Time magazine created a chart showing the number of mass shootings in the U.S. since 1982; below is the section for 2019 alone (totals do not include the shooters), indicating that 62 people have been killed by mass shooting so far this year. We still have four months left in 2019, people. The statistics are grim:

“We should soundly reject language coming out of the mouths of any of our leaders that feeds a climate of fear and hatred or normalizes racist sentiments; leaders who demonize those who don’t look like us, or suggest that other people, including immigrants, threaten our way of life, or refer to other people as sub-human, or imply that America belongs to just one certain type of people.” ~ President Barack Obama (August 5, 2019)
In 2007, after the shootings at Virginia Tech, I thought that there might actually be some leveling of the gun laws in this country. Then, in 2012, I believed that surely after the Newtown shooting of school children that we would come together as a nation and actually do something. Then in 2017, when one man killed 59 people and injured 527 in Las Vegas, I thought to myself, “surely now something will happen.”
I can be incredibly naive at times.
But something feels different this time. At least, I like to hope/think so. Consider—news organizations and pundits are actually calling these heinous events what they are: DOMESTIC TERRORISM. So many of us like to sit on our sofas within the safety of our homes and decry the terrorism that may be visited upon us by Al Qaida or some other group of Muslims or Mexicans or whoever we happen to most fear and loathe in our ignorance. But we need not look to the other to find the real threat, the true enemy. We need not worry about those who worship differently, or those whose skin isn’t Caucasian, or those whose accents aren’t ‘merican.
The enemy is within. It is us. The enemy frequents 4Chan or 8Chan or whatever other forum happens to be exploding with venom shared by the disaffected or outlying or just plain evil individuals who post their screeds in the ether. And as one commentator pointed out, these are not manifestos; labeling them as such gives these rants too much credit.
These terrorists are incubated and bred right here at home. They haven’t invaded, to use the dumpster’s term for anyone who has immigrated or who seeks sanctuary. The killers come from a few states over, or a nearby city or town, or even next door. The people responsible for slaughtering scores of Americans in recent years are more often than not white males who feel that the world just isn’t fair, who may or may not have been bullied, who contend that a brown man or black woman has stolen the job meant for them, who believe the Kool-Ade that this administration spews from the sacred pulpit of Twitter or proclaims vociferously at red-hatted events. And some simply want to be famous, or infamous, as the case may be.

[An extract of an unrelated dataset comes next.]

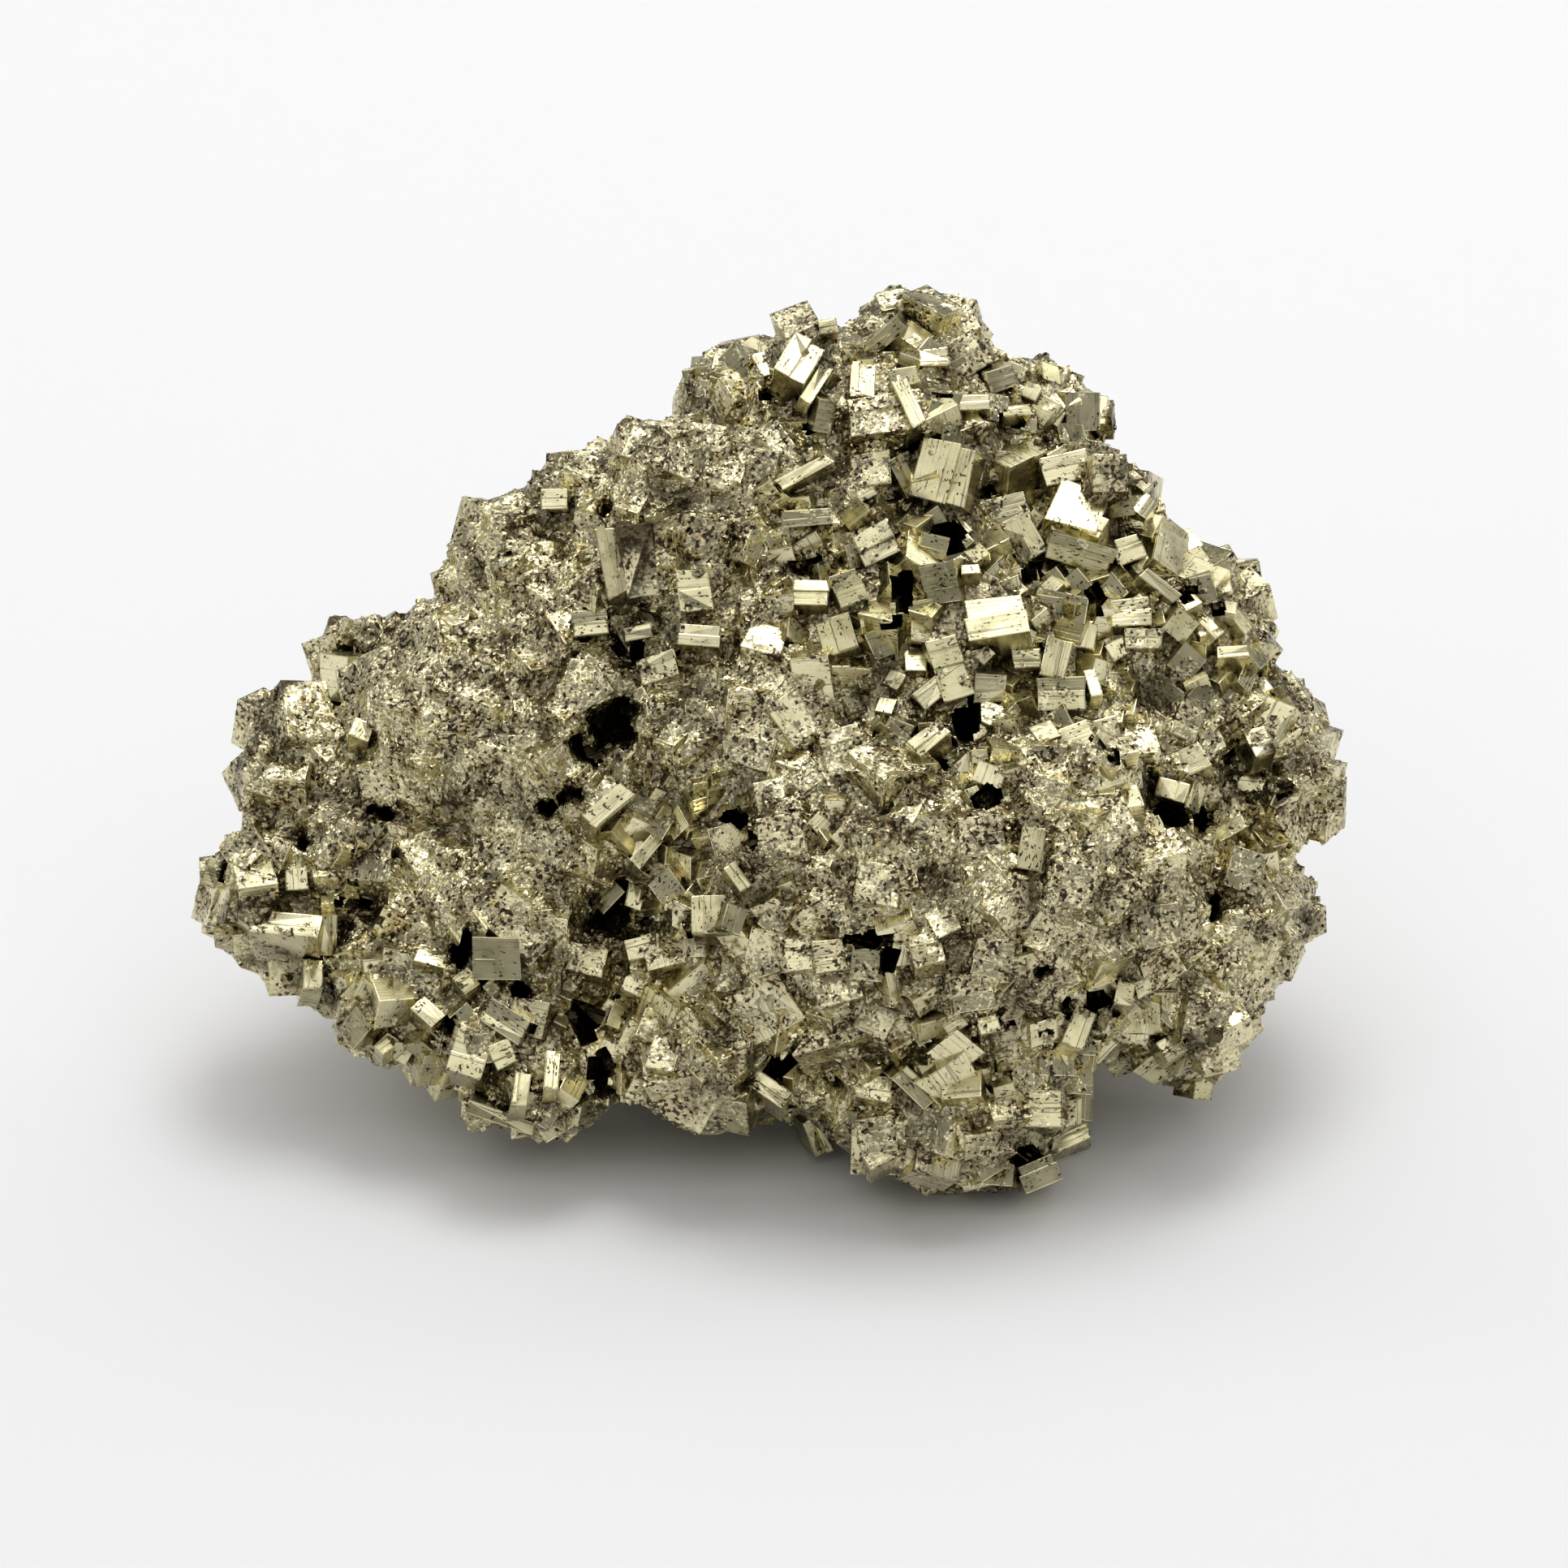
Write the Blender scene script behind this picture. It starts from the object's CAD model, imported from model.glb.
"""Looks of a pyrite specimen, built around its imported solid.

Cube crystals grow out of a rounded mass and into each other. Some are bare, bright and striated, and
others lie under a granular crust of much smaller crystals. Lengths are in metres in the row's frame:
+X to the right as photographed, +Y to the back, +Z up, and the origin under the middle of the specimen.
"""

import math
import random

import bmesh
import bpy
from bpy.props import FloatProperty, FloatVectorProperty, IntProperty, PointerProperty
from mathutils import Matrix, Vector, noise
from mathutils.bvhtree import BVHTree


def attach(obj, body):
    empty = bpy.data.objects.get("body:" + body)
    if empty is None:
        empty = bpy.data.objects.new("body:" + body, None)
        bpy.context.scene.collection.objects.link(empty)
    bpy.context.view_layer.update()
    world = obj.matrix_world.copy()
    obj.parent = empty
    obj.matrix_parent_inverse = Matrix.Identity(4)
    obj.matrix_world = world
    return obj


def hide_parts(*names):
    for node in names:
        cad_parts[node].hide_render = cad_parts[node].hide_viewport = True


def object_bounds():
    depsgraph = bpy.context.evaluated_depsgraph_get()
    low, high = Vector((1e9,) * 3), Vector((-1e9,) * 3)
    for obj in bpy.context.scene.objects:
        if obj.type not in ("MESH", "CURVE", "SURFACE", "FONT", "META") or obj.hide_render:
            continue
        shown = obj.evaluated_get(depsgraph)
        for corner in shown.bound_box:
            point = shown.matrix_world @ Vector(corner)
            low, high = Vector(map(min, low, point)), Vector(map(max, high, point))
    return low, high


bl_info = {
    "name": "Pyrite specimen",
    "version": (1, 0, 0),
    "blender": (4, 5, 0),
    "location": "View3D > Sidebar > Pyrite",
    "description": "Grows a pyrite specimen over its packed solid",
    "category": "Add Mesh",
}

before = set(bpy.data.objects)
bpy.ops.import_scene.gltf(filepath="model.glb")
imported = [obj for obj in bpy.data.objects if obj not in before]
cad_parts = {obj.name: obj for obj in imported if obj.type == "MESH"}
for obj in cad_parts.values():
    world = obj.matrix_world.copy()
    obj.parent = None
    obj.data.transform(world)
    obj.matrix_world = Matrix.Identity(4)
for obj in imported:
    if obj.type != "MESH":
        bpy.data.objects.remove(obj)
CAD_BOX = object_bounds()

MM = 0.001

# The photograph: its side in pixels, the width it shows, and where its middle lies in the row's frame
PHOTO_SIDE = 1932
PHOTO_WIDTH = 86.94 * MM
PHOTO_MIDDLE = Vector((0.75, -3.32, 18.3)) * MM
PIXEL = PHOTO_WIDTH / PHOTO_SIDE
CAMERA_DISTANCE = 0.6
CAMERA_ELEVATION = math.radians(30)
SENSOR_WIDTH = 36.0

# The photograph's own right, up and towards, in the row's frame
RIGHT = Vector((1, 0, 0))
TOWARDS = Vector((0, -math.cos(CAMERA_ELEVATION), math.sin(CAMERA_ELEVATION)))
UP = TOWARDS.cross(RIGHT)
CAMERA_PLACE = PHOTO_MIDDLE + TOWARDS * CAMERA_DISTANCE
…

“America’s is not a uniquely cruel culture, but it is a culture awash in guns. While bullies exist everywhere, the United States has one of the highest gun-ownership rates in the world. That’s what makes social rejection in this country so uniquely deadly.” ~ from “Why Many Mass Shooters Are ‘Loners’” (The Atlantic, August 5, 2019)

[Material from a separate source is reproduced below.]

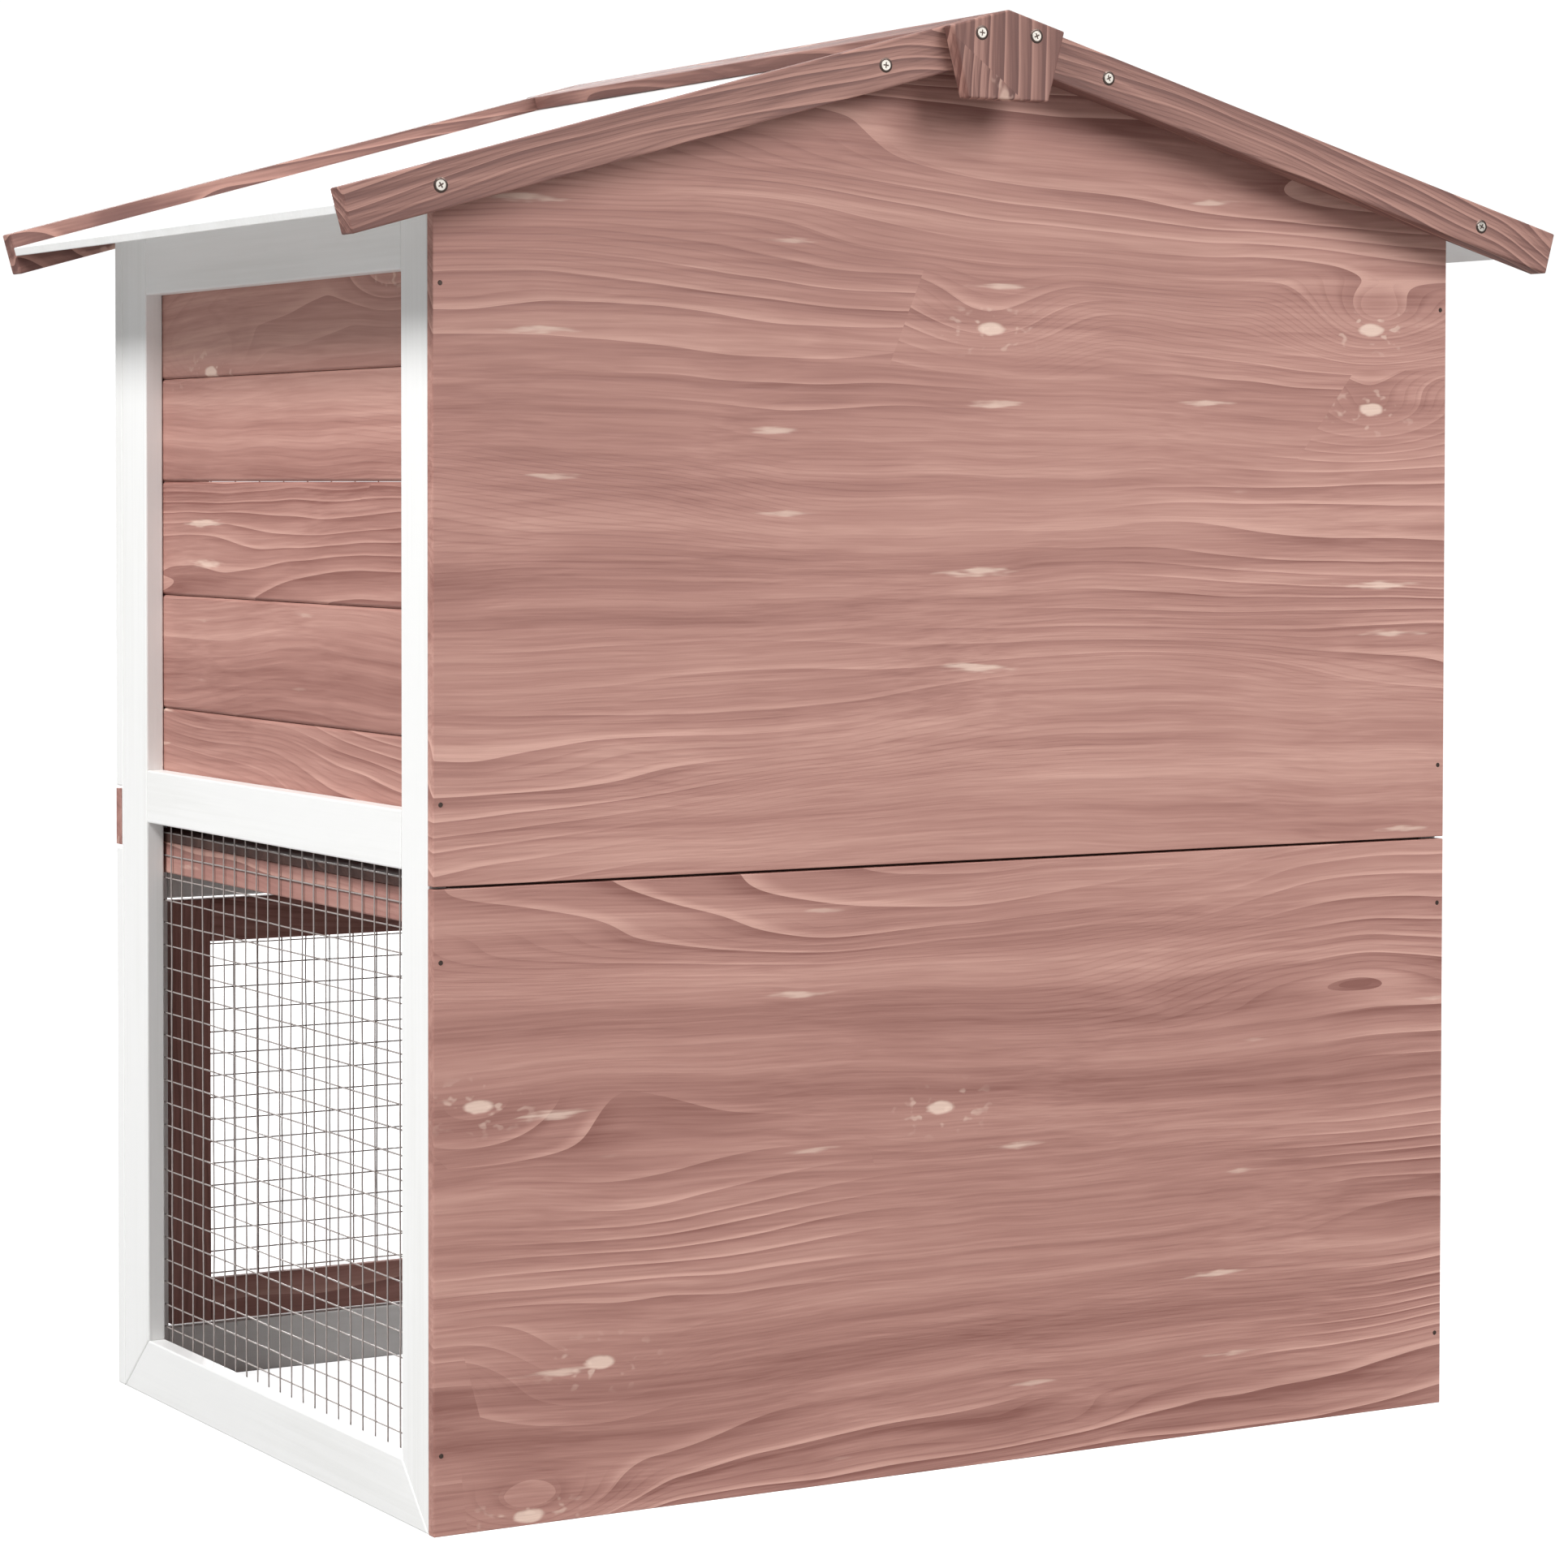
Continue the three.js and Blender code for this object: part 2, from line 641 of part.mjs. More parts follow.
// mesh or panel that lies in a bay's rebate
function baySize(from, to, height) {
  const play = 1;
  return {
    x: from - rebateWidth + play,
    z: doorMember - rebateWidth + play,
    width: to - from + 2 * (rebateWidth - play),
    height: height - 2 * (doorMember - rebateWidth + play),
  };
}

function meshInBay(group, name, from, to, height) {
  const bay = baySize(from, to, height);
  const y = doorFront + rebateDepth - fit - gridWire;
  piece(group, name, wireGrid(bay.width, bay.height), zinc, doorLeft + bay.x, y, bay.z);
}

function lowerDoor() {
  const bottom = frontBottomRailHeight + doorGap;
  const height = lowerOpeningHeight - 2 * doorGap;
  const group = doorGroup(bottom);
  const bays = [[doorMember, doorWidth - doorMember]];
  piece(group, 'lower_door_frame', doorFrame(doorWidth, height, bays), stained, doorLeft, doorFront, 0);
  meshInBay(group, 'lower_door_mesh', ...bays[0], height);
  hinges(group, 'lower_door', height);
  return group;
}

function upperDoor() {
  const bottom = upperOpeningBottom + doorGap;
  const height = upperOpeningHeight - 2 * doorGap;
  const group = doorGroup(bottom);
  const bar = doorWidth / 2 + doorBarOffset;
  const bays = [
    [doorMember, bar - doorMember / 2],
    [bar + doorMember / 2, doorWidth - doorMember],
  ];
  piece(group, 'upper_door_frame', doorFrame(doorWidth, height, bays), stained, doorLeft, doorFront, 0);
  const bay = baySize(...bays[0], height);
  const panelBack = doorFront + rebateDepth - fit;
  board(group, 'upper_door_panel', stained,
    [doorLeft + bay.x, panelBack - panelThickness, bay.z],
    [doorLeft + bay.x + bay.width, panelBack, bay.z + bay.height]);
  meshInBay(group, 'upper_door_mesh', ...bays[1], height);
  hinges(group, 'upper_door', height);
  return group;
}

// turn button standing upright on its screw, clear of the door
function turnButton() {
  const radius = buttonWidth / 2;
  const straight = buttonLength / 2 - radius;
  const shape = new THREE.Shape();
  shape.absarc(0, straight, radius, 0, Math.PI, false);
  shape.absarc(0, -straight, radius, Math.PI, 2 * Math.PI, false);
  const bar = extrude(shape, buttonThickness).rotateX(Math.PI / 2);
  const head = new THREE.CylinderGeometry(
    buttonScrewTopRadius, buttonScrewRadius, buttonScrewHeight, 12)
    .rotateX(Math.PI)
    .translate(0, buttonScrewSink - buttonScrewHeight / 2 - buttonThickness, 0);
  return toGeometry(toSolid(bar).add(toSolid(head)));
}

function turnButtons() {
  const group = new THREE.Group();
  const x = openingHalf + buttonFromOpening;
  const lowerZ = frontBottomRailHeight + lowerOpeningHeight / 2;
  const upperZ = upperOpeningBottom + upperOpeningHeight / 2;
  piece(group, 'lower_turn_button', turnButton(), stained, x, frontFace - fit, lowerZ);
  piece(group, 'upper_turn_button', turnButton(), stained, x, frontFace - fit, upperZ);
  return group;
}

const hutch = new THREE.Group();
hutch.name = 'rabbit_hutch';
hutch.add(sideWall(-1), sideWall(1), backWall(), frontFrame(), roof());
hutch.add(floors(), tray(), lowerDoor(), upperDoor(), turnButtons());

export default hutch;
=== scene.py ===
"""Two-storey rabbit hutch: finishes, welded mesh, fixings, floor and light round the fixed frame."""
import json
import math
import bmesh
import bpy
from mathutils import Matrix, Vector


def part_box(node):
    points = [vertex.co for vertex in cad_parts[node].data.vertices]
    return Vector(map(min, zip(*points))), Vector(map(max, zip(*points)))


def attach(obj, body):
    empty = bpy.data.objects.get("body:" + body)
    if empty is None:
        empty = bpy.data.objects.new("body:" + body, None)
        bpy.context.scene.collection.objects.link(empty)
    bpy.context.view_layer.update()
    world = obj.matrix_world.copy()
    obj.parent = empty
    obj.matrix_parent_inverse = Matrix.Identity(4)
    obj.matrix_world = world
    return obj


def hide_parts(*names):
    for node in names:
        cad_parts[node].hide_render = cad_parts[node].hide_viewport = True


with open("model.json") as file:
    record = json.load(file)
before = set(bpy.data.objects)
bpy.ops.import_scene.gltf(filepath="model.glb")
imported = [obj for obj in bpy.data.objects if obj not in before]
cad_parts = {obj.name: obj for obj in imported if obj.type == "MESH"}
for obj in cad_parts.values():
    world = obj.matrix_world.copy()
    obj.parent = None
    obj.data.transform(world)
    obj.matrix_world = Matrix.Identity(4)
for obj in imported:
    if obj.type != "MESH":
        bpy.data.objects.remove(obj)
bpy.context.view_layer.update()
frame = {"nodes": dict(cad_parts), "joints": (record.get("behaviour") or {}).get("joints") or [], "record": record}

RECORD = frame["record"]
BODY_OF = {node: body for body, nodes in RECORD["behaviour"]["bodies"].items() for node in nodes}
COLLECTION = bpy.context.scene.collection

# ---- sizes, in metres ----
PITCH = math.radians(15.6)         # roof slope
ARRIS = 0.0011                     # corners of planed battens, rubbed down before painting
THIN_ARRIS = 0.0006                # corners of thin boards and panels
DOOR_ARRIS = 0.0007                # corners of a door's battens
BUTTON_ARRIS = 0.0009
METAL_EDGE = 0.00035
MERGE = 1e-5                       # points nearer than this are one
WIRE_RADIUS = 0.00055
WIRE_SPACING = 0.019               # between upright wires
WIRE_RISE = 0.016                  # between level wires
WIRE_SIDES = 6
WIRE_LAYER = 0.8                   # of a radius: how far each layer of wires lies from the middle
DOOR_MEMBER = 0.031                # width of a door batten
DOOR_REBATE = 0.007                # depth of the step that a mesh or panel sits in
REBATE_LIP = 0.006                 # width of that step
PANEL_PLAY = 0.001                 # between a mesh or panel and the step's side
JOINT_GAP = 0.00025                # hairline between two battens of a door
PANEL_GAP = 0.0014                 # taken off the back panels where they meet
BUTTON_THICKNESS = 0.006
KNUCKLE_RADIUS = 0.0032
KNUCKLE_SHARE = 0.34               # of half a hinge's height, up and down: the door leaf's knuckle
KNUCKLE_PLAY = 0.02                # of half a hinge's height, between two knuckles
LEAF_SHEET = 0.0015
LEAF_ROOM = 0.0036                 # from the hinge line to the flat of a leaf
LEAF_LAP = 0.0004                  # by which a knuckle's tongue runs into the flat
PIN_PROUD = 0.0004
BARGE_SCREW_RADIUS = 0.0036
BARGE_SCREWS = (0.086, 0.400)      # from the middle of the roof to each screw
BARGE_MIDDLE = 0.0145              # from a barge board's top edge down to its screws, square to the board
CAP_SCREWS = 0.021                 # from the middle of a cap to each screw
CAP_SCREW_DROP = 0.016             # below the top of the cap
BUTTON_SCREW_RADIUS = 0.0034
HINGE_SCREW_RADIUS = 0.0031
SHADE_RING_SPREAD = 1.35                  # painted shade round a screw's head, for the shadow in its countersink, in radii of the head
SHADE_RING_HEIGHT = 0.00025
NAIL_RADIUS = 0.0016
NAIL_HEIGHT = 0.0003
NAIL_INSET = 0.005                 # from the side of the back panels
NAIL_LEVELS = (0.050, 0.354, 0.451, 0.770)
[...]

To label these hate-filled people as being crazy or mentally ill does a great disservice to those who actually suffer from mental illness and do not go on killing rampages. I would also contend that blaming mental illness alone for their actions gives them yet another excuse that they don’t deserve. True, some may have suffered from untreated conditions such as depression or schizophrenia, but the Dumpster’s “focus on ‘mentally ill monsters’ oversimplifies the role of mental illness in public mass shootings and downplays the ease with which Americans can get firearms” (ABC News).

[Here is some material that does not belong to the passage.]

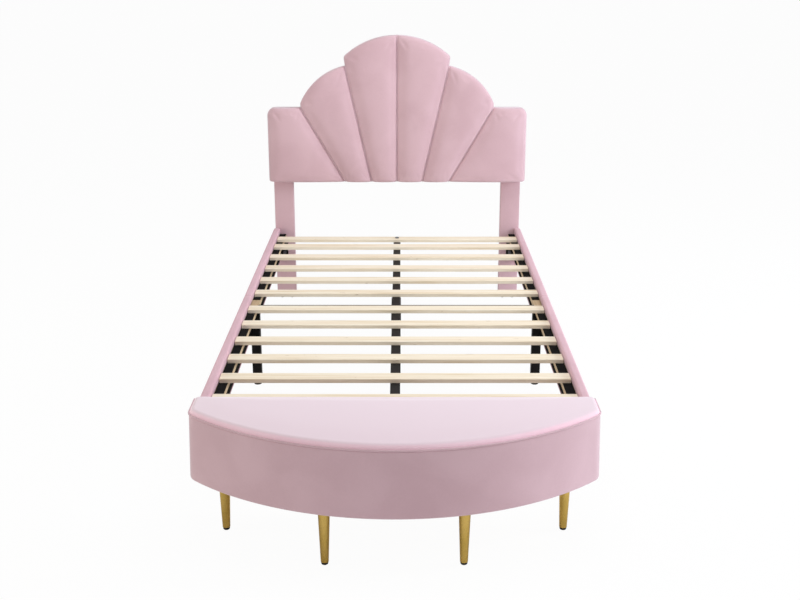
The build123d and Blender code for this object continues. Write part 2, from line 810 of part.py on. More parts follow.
# Bench cushion: a plug inside the cover, then an edge that rolls out over the seam and back in,
# and a crown that rises to the middle
def pad_sections():
    """Pairs of inset and rise above the seam, from the seam up to the top of the crown."""
    pairs = []
    for step in range(roll_steps + 1):
        turn = math.pi / 2 * step / roll_steps
        pairs.append(
            (seam_roll_radius * (1 - math.sin(turn)), seam_roll_radius * (1 - math.cos(turn)))
        )
    for step in range(1, roll_steps + 1):
        turn = math.pi / 2 * step / roll_steps
        pairs.append(
            (
                pad_roll_radius * (1 - math.cos(turn)),
                seam_roll_radius + pad_roll_radius * math.sin(turn),
            )
        )
    for step in range(1, crown_steps + 1):
        run = step / crown_steps
        pairs.append(
            (
                pad_roll_radius + pad_crown_run * run,
                seam_roll_radius + pad_roll_radius + pad_crown * (1 - (1 - run) ** 2),
            )
        )
    return pairs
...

No one forced any of these individuals to acquire a gun or several guns; no one filled their arms with multiple rounds of ammunition. That being said, they were not created in vacuums. They were indoctrinated into a world of hate via online chats and inculcated via televised screeds, and for some, their mental illness may have led them to be more easily swayed. Some, but not all. We must not downplay the role of hatred in all of this.
The enemy is us, and we are him. This enemy wants us to be afraid of the other. I would prefer to be angry, not at the other, but at the system that nurtures the environment responsible for gestating such people. I would contend that righteous indignation is the best response to such ignorance. I would aver that abiding intolerance should be directed at those elected to represent and protect us, the ones who refuse to do what is needed and right, the ones who so fear a gun lobby that they remain silent, offering only the standard thoughts and prayers, as if those thoughts and prayers could actually shield us.
I’m tired of hoping that things will change. I’m past the point of being shocked at the numbers. The numbers don’t lie; they leave the lies to the selectively impotent politicians, the ones who decry loudly that the concept of healthcare for all will destroy our national way of life, but remain mute in the face of the actual death knell to a free society: unabated killing after killing after killing.
We should all be mortified that our school children are now routinely taught what to do in the case of an active shooter. We should be weary that yet another candlelight vigil for families and survivors brings no actionable change. We should be embarrassed that the rest of the world views us as little more than savage heathens who strap on our guns before going to church or out to dinner and who love our guns more than we love our citizenry. How much longer must we be strong and resilient in the aftermath of gun violence? When will we finally get off our knees and do something more concrete after offering feeble thoughts and prayers that do nothing to assuage the violence. We should do all of this and more, but I fear that we will not, at least not in my lifetime, and I fear that we shall all continue to slow dance in this quicksand.